:: DATA LISTING ::
────────────────

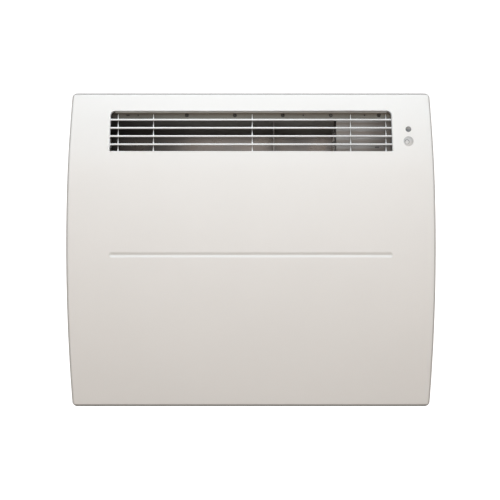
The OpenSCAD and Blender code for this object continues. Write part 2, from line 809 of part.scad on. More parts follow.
module control_screws() color("silver")
    for (s = control_screw_spots)
        screw(s[0], cover_back - inner_t, s[1], inner_screw_dia, 2*inner_screw_dia, inner_head_h,
              inner_t + rear_t + 2);

// Boards in the control housing
board_t = 1.6;
keypad_drop = 6;
keypad_top = housing_top - keypad_drop;
post_w = 5;

module control_housing() color("lightgray") {
    inner_d = housing_d - 2*housing_t;
    inner_w = housing_w - 2*housing_t;
    difference() {
        block([housing_x, housing_y - housing_d, housing_lo], [housing_w, housing_d, housing_h]);
        block([housing_x + housing_t, housing_y - housing_t - inner_d, housing_lo + housing_t],
              [inner_w, inner_d, housing_h]);
        ports(housing_lo - housing_t);
    }
    for (i = [-1, 1], j = [-1, 1])
        translate([housing_mid_x + i*(inner_w - post_w)/2, bezel_y + j*(inner_d - post_w)/2,
                   housing_lo + housing_t/2])
            linear_extrude(height = keypad_top - board_t - housing_lo - housing_t/2)
                square(post_w + 2*eps, center = true);
}

window_view = 2;
key_spots = [for (i = [0:3]) key_x0 + i*key_pitch];
key_flange = 1;

module control_bezel() color("white") difference() {
    translate([housing_mid_x, bezel_y, 0]) {
        translate([0, 0, housing_top]) linear_extrude(height = top_z - housing_top)
            round_rect(bezel_l, bezel_w, 3);
        translate([0, 0, housing_top]) linear_extrude(height = bezel_flange_t)
            round_rect(bezel_l + 4*bezel_flange, bezel_w + 4*bezel_flange, 3);
    }
    translate([window_x, bezel_y, 0]) {
        translate([0, 0, top_z - window_t]) linear_extrude(height = 2*window_t)
            round_rect(window_l + still_fit, window_w + still_fit, 2);
        translate([0, 0, housing_top - 1]) linear_extrude(height = 2*window_t + 2)
            round_rect(window_l - 2*window_view, window_w - 2*window_view, 2);
    }
    for (x = key_spots) translate([x, bezel_y, housing_top - 1])
        cylinder(h = top_z - housing_top + 2, d = key_dia + 2*run_fit);
}

module display_window() color("black") translate([window_x, bezel_y, top_z - window_t])
    linear_extrude(height = window_t) round_rect(window_l, window_w, 2);

module display_module() color("dimgray")
    translate([window_x, bezel_y, keypad_top])
        linear_extrude(height = keypad_drop)
            square([window_l - 2*window_view, window_w - 2*window_view], center = true);

module keypad_board() color("seagreen") translate([housing_mid_x, bezel_y, keypad_top - board_t])
    linear_extrude(height = board_t)
        square([housing_w - 2*housing_t - 1, housing_d - 2*housing_t - 1], center = true);

switch_body = 6;
switch_body_h = 3.3;

module key_switches() color("darkslategray") for (x = key_spots) translate([x, bezel_y, keypad_top])
    linear_extrude(height = switch_body_h) square(switch_body, center = true);

module key(i) color("white") translate([key_spots[i], bezel_y, 0]) {
    stem_end = keypad_top + switch_body_h + key_travel + 0.1;
    translate([0, 0, housing_top - key_flange]) cylinder(h = top_z - housing_top + key_flange, d = key_dia);
    translate([0, 0, housing_top - key_flange]) cylinder(h = key_flange, d = key_dia + 2);
    translate([0, 0, stem_end]) cylinder(h = housing_top - stem_end, d = switch_body - 2);
}
module key_minus() key(0);
module key_plus() key(1);
module key_mode() key(2);
module key_confirm() key(3);

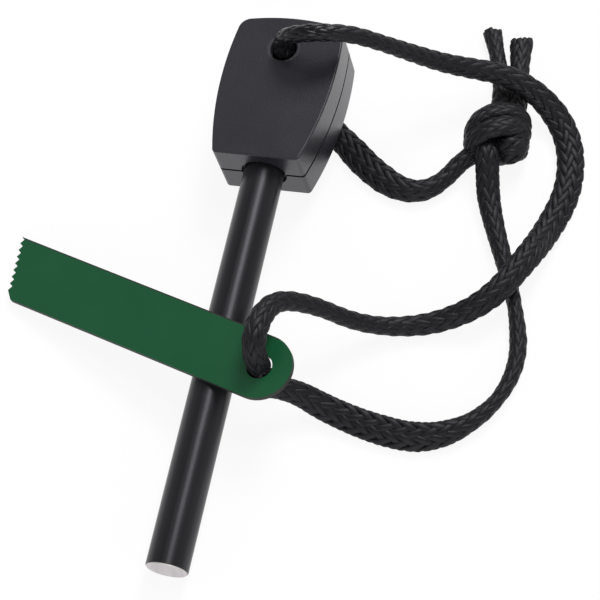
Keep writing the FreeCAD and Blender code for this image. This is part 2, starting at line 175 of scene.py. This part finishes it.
CURVE_STEPS = 24
SAME_PLACE = 1e-9
RING_STEP = 0.36 * MM
SMOOTHING_PASSES = 3
# The turn of the sections is averaged over this many rings to each side. Where the line runs almost
# along outward, so that the sine between them is under LEAST_SINE, it comes from the rings beside.
TURN_REACH = 9
LEAST_SINE = 0.5


def nurbs_points(route):
    """Closely spaced points of the smooth curve whose control points are the route's."""
    curve = bpy.data.curves.new("route", "CURVE")
    curve.dimensions = "3D"
    spline = curve.splines.new("NURBS")
    spline.points.add(len(route) - 1)
    for point, place in zip(spline.points, route):
        point.co = (*place, 1.0)
    spline.order_u = 3
    spline.use_endpoint_u = True
    spline.resolution_u = CURVE_STEPS
    carrier = put_in_scene("route", curve)
    mesh = bpy.data.meshes.new_from_object(carrier)
    points = np.array([v.co for v in mesh.vertices], float)
    bpy.data.meshes.remove(mesh)
    bpy.data.objects.remove(carrier)
    bpy.data.curves.remove(curve)
    return points


def lengths(vectors):
    return np.linalg.norm(vectors, axis=1)


def evenly(points):
    """The same line in steps of nearly RING_STEP, and each point's distance along it."""
    apart = lengths(np.diff(points, axis=0)) > SAME_PLACE
    points = points[np.concatenate([[True], apart])]
    along = np.concatenate([[0.0], np.cumsum(lengths(np.diff(points, axis=0)))])
    places = np.linspace(0.0, along[-1], int(round(along[-1] / RING_STEP)) + 1)
    line = np.stack([np.interp(places, along, points[:, k]) for k in range(3)], axis=1)
    for _ in range(SMOOTHING_PASSES):
        line[1:-1] = (line[:-2] + 2 * line[1:-1] + line[2:]) / 4
    return line, places


def unit(v):
    """The same vectors at length 1."""
    return v / np.maximum(np.linalg.norm(v, axis=-1, keepdims=True), TINY)


def section_frames(line, outward):
    """The line's direction, and the width and depth axes of its sections.

    The depth axis looks along outward as far as it can, and turns smoothly.
    """
    tangent = unit(np.gradient(line, axis=0))
    # Axes that are carried along the line without twist.
    across = np.zeros_like(line)
    start = np.cross(outward[0], tangent[0])
    across[0] = unit(start - tangent[0] * (start @ tangent[0]))
    for i in range(1, len(line)):
        across[i] = unit(across[i - 1] - tangent[i] * (across[i - 1] @ tangent[i]))
    out = np.cross(tangent, across)
    # The angle from those to the wanted ones, where half a turn more is as good.
    wanted = np.cross(outward, tangent)
    angle = np.arctan2((wanted * out).sum(1), (wanted * across).sum(1))
    angle = np.unwrap(angle, period=math.pi)
    known = lengths(wanted) > LEAST_SINE
    index = np.arange(len(line))
    angle = np.interp(index, index[known], angle[known])
    window = 2 * TURN_REACH + 1
    angle = np.convolve(np.pad(angle, TURN_REACH, mode="edge"), np.ones(window) / window, "valid")
    c, s = np.cos(angle)[:, None], np.sin(angle)[:, None]
    return tangent, c * across + s * out, c * out - s * across


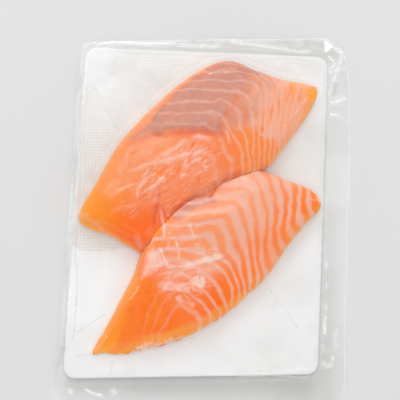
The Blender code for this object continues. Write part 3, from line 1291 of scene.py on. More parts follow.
@dataclass
class Pouch:
    """The clear pouch: a top web drawn down over the contents and a flat bottom web, sealed all round.

    Args:
        board: The board inside it.
        portions: The portions inside it.
        folds: Wrinkles and folds in its film.
        creases: Folds with painted shade, so that they look darker than what is under them.
        puckers: Patches of fine creases in its film.
        glints: Painted highlights in its margin, where the film catches the light.
        crinkles: Patches where fine wrinkles are drawn as a painted white highlight.
        crinkles: Patches with a fine white grain of wrinkles.
        sides: Its bottom, right, top and left sides, each from its left or lower end.
        shading: How much light the margin keeps off the surface under it.
        width: How wide it is.
        length: How long it is.
        pitch: The spacing of the top web's grid.
        corner_radius: How rounded its corners are.
        gap: How far the film is drawn over what is under it.
        skirt: How far outside the board the top web reaches the bottom one.
        seal: How far from its edge the webs come together, where the board is close.
        foot_glow_share: How much painted light whitens the film round the foot of a portion, hiding the
            shade that falls on the board there.
        top_finish: The top web's material.
        bottom_finish: The bottom web's material.
    """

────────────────

:: WHAT YOU SHOULD DO ::
Give back exactly the lines from the line that has "Keep writing the" to the line that has "LEAST_SINE = 0.5", both included, and leave out all others.

:: TASK OUTPUT ::
Keep writing the FreeCAD and Blender code for this image. This is part 2, starting at line 175 of scene.py. This part finishes it.
CURVE_STEPS = 24
SAME_PLACE = 1e-9
RING_STEP = 0.36 * MM
SMOOTHING_PASSES = 3
# The turn of the sections is averaged over this many rings to each side. Where the line runs almost
# along outward, so that the sine between them is under LEAST_SINE, it comes from the rings beside.
TURN_REACH = 9
LEAST_SINE = 0.5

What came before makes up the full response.